Principal Sjoquist says they are trying their best to correct those issues.
“We are trying to help as much as we can. As with any change it takes time for parents to adjust their parking and driving habits so we do our best to educate parents. Slowly we hope that they will make those adjustments.
We are also working with bylaw enforcement and encouraging them to go out there and issue those tickets and warnings and remind people what the new rules are.”
City representative Kittmer agrees.
“The city is monitoring the changes, keeping an eye on things, seeing how the traffic patterns change and seeing if people do adjust and learn where they are actually supposed to drop off their kids.”
The closure of the back lane behind the school was a major sore point for a lot of neighbours but Principal Sjoquist says it was necessity for safety reasons.
“It was very hard for two cars to pass each other and it really was just a matter of time before someone was going to get killed by stepping out of the passenger side and getting hit.

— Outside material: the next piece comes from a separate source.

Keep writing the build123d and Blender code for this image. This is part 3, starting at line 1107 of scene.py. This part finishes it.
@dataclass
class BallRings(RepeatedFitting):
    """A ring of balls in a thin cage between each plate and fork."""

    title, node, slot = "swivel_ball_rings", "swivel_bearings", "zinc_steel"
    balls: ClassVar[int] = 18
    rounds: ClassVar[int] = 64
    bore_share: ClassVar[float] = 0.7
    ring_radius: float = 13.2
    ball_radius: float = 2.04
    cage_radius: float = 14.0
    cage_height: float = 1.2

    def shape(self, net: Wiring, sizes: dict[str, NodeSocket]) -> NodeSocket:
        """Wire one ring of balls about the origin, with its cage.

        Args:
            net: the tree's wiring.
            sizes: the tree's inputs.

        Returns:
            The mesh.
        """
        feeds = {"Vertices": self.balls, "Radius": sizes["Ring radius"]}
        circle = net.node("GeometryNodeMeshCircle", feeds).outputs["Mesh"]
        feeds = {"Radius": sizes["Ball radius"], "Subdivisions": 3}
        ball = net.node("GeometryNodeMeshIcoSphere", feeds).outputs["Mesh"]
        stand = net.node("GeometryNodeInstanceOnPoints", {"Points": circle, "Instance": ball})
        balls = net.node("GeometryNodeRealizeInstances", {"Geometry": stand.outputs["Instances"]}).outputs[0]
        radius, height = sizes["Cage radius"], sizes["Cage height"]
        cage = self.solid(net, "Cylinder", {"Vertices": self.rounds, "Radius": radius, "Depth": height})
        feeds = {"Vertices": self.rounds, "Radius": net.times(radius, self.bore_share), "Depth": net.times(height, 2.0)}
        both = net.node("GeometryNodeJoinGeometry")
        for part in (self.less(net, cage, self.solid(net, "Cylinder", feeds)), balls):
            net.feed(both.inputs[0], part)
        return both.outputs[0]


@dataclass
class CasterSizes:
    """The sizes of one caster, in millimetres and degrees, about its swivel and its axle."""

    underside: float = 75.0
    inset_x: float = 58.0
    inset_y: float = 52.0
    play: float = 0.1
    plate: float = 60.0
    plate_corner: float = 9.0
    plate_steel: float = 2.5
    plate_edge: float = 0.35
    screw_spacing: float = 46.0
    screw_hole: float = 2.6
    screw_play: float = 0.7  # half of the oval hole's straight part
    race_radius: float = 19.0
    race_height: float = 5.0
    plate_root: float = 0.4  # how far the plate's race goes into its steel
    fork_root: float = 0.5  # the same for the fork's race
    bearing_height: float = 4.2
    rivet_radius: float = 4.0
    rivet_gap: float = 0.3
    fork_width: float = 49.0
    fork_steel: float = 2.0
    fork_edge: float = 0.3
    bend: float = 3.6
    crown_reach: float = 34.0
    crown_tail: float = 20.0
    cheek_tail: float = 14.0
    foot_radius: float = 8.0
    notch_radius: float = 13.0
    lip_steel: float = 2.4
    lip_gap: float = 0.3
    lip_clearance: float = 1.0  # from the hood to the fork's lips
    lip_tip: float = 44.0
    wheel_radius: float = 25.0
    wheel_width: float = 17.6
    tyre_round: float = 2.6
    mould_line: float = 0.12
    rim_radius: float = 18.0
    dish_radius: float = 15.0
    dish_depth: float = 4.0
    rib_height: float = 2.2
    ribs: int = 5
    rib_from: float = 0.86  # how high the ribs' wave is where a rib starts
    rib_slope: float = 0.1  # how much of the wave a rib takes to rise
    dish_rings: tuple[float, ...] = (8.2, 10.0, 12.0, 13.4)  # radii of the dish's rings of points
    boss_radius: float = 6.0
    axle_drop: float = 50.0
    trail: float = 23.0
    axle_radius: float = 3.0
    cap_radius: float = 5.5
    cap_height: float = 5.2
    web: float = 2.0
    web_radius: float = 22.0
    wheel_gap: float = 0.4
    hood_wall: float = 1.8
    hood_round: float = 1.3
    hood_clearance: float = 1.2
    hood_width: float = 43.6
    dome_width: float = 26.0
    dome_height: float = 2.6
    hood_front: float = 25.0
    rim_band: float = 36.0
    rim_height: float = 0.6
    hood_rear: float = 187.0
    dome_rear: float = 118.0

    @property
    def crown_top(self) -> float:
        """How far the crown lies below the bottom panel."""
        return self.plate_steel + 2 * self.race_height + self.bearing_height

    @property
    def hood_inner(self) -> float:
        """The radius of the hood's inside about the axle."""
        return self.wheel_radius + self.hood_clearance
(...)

So that was an essential part for us to make sure that that is a safer place for kids to walk.”
“We want to be good neighbours, we want to work in partnership with everyone around us,” adds Sjoquist.
The majority of families are embracing the changes, including kindergarten student Connor Cleveland, who recently told his mom, “it’s so much more comfortable to walk to school because I don’t have to worry about getting hit.”